A number of factors contribute to the circulation of the gas volume in the furnace. On the one hand, the injection of recirculated flue gases from the nozzles 5 and 6, respectively, urges the movement of the gas volume and, on the other, the elevated portion 9 of the furnace ceiling results in the gas volume, while passing the orifice of the gas duct, having a kinetic component directed downward towards the grate.
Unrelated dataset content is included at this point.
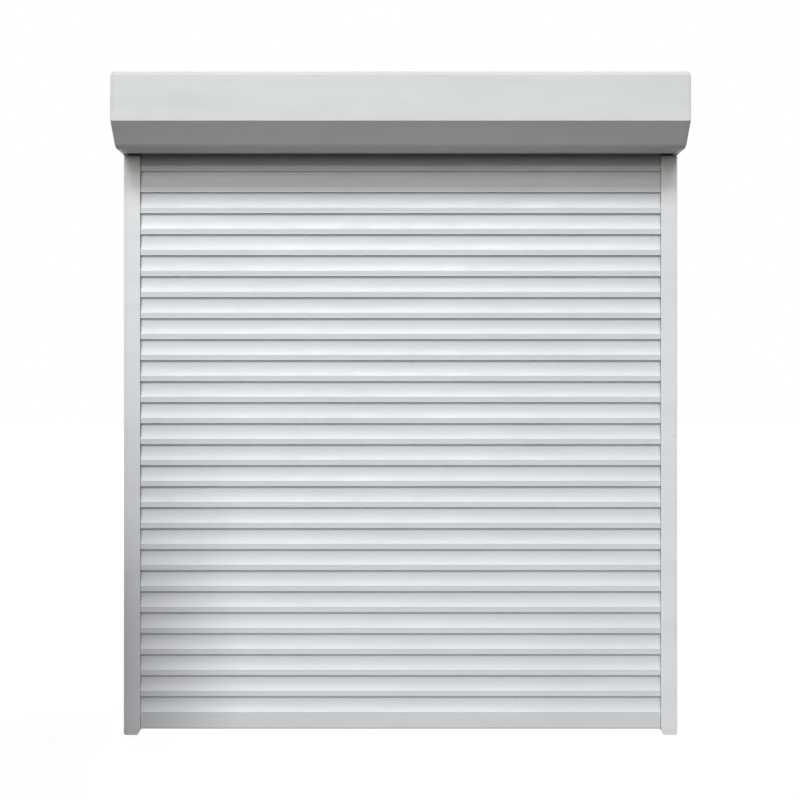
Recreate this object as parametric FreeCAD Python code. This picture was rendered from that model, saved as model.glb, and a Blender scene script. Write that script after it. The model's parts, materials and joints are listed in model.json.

The constricted portion 10 at the orifice of the gas duct also contributes to a certain extent to the circulation, but its primary function is to increase the speed of the gas volume and provide a turbulent flow in the gas duct for efficient admixture of the tertiary air from the tertiary air nozzles 8. Owing to the described circulation of the gas volume in the combustion chamber, the gas will have a long residence time in the combustion chamber, which is advantageous and allows a well-adjusted oxygenation of the combustible gases via the secondary air nozzles 7 in the combustion chamber. The invention makes it possible to design the secondary air nozzles with greater cross-sectional dimensions than before and air may be supplied at an advantageously lower speed.